Dennis Wierzbicki-USA TODAY Spor

Word has came out of the Predators' camp that the team and Ryan Ellis are "far apart" on his contract extension. This isn't terribly surprising; the young defenseman had himself a mighty good year and took a giant leap forward (Yes, Ellis took a giant leap FIGURATIVELY) in his development. It's not hard to see why he's wanting a little more money.

In today's game he's a valued commodity. Teams like the Blackhawks, Bruins, and Kings play a heavy possession style and play 4 lines and 3 pairs of defensemen.
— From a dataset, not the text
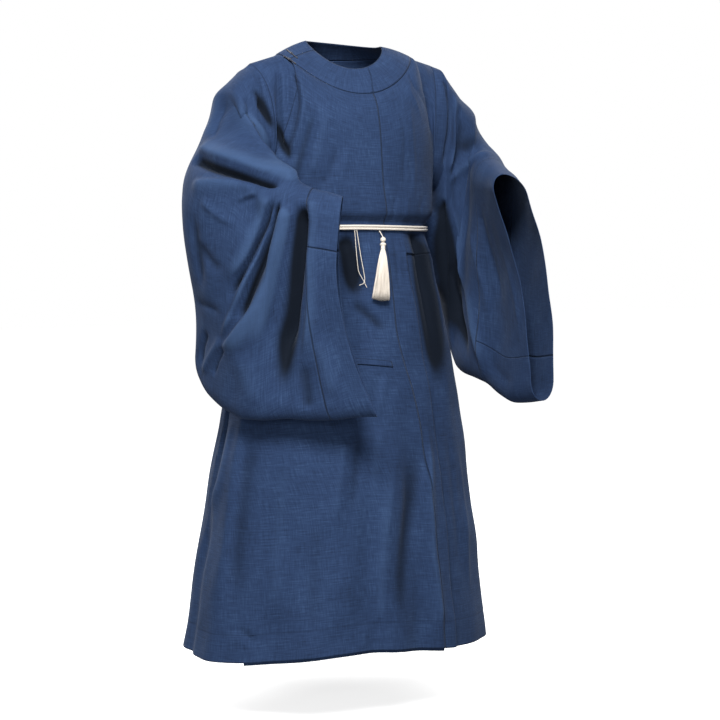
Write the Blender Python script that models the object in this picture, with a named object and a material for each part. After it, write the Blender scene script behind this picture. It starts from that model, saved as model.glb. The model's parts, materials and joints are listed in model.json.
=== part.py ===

The Kings third pair of Alec Martinez and Matt Greene had a great playoffs, with Martinez scoring the series clinching goal in the finals.

What do those teams also have? Depth; it keeps your players fresher, and creates the key word of this here article:

EXPLOITATION.

For teams on a tight budget, it's a bit easier to have a superior third line against your opponent than to have a superior 1st line. The same holds true with defensemen, but the Predators already have a Shea Weber, Roman Josi, and a Seth Jones. Adding a pair like Mattias Ekholm and Ryan Ellis to the bottom of the rotation (assuming Anton Volchenkov gets paired with Jones) allows Ekholm and the Human Rocketship to play some possession-heavy minutes.

Player_usage_chart_-_9_players_medium

Both Ekholm and Ellis accomplished the rare feat of being a Preds defenseman with positive possession numbers during an entire season. (I see you, Joe Piskula.)

[I was going to compare this against the Kings chart, but that's a hard comparison seeing how they like possession and shooting and are winning stuff. It was a dumb idea.]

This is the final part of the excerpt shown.